「俳句文法」入門 (34)
─ 助動詞「べし」について ─ 大林明彦
べしは活用語の終止形に接続する。生くべし。死ぬべし。但しラ変とラ変型の活用語には連体形に付く。有るべし。居るべし。活用は形容詞の型である。
基本形 | 未然形 | 連用形 | 終止形 | 連体形 | 己然形 | 命令形 | 活用形 |
べし | べく | べく | べし | べき | べけれ | ○ | 形容詞型 |
べし | べから | べかり | ○ | べかる | ○ | ○ | カリ活用 |
ラ変のありと結びついてカリ活用を生じさせる。推量の助動詞「む」の強調が「べし」である。〈あらむ→あるべし→ありぬべし〉と最強調したのが子規の句
「鶏頭の十四五本もありぬべし」の事は既に指摘した。
べしは確信のある推量・予想である。

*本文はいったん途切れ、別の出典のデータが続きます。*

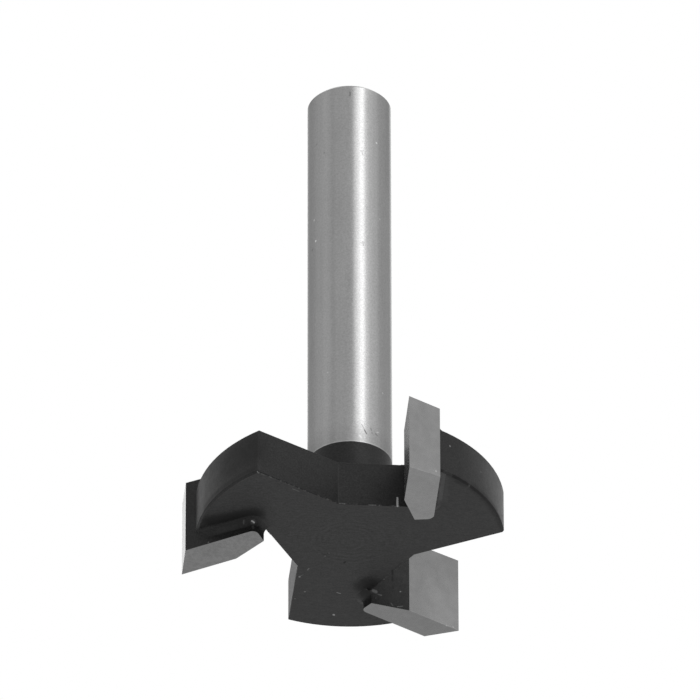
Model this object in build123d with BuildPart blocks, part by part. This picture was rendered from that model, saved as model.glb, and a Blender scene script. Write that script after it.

「…ダロウ…ニチガイナイ…シソウダ」等に訳す。当然・義務の意「…ネバナラヌ…ベキダ…ハズダ」と訳す。適当の意「…ノガヨイ…ノガ適当ダ」。意志・決意「…シヨウ…ツモリダ…ウ」。命令「…シナサイ…セヨ」。勧誘の意「…シマショウ」もある。可能「…デキル」も。
山雨急午後は夏炉を焚くべしと伊藤伊那男
この「べし」はどの意がよいでしょうか。暫しお考えを。訳によって文法的意味は決定します。勧誘意志適当が可か。当然もあり?勧誘「焚きましょう」か。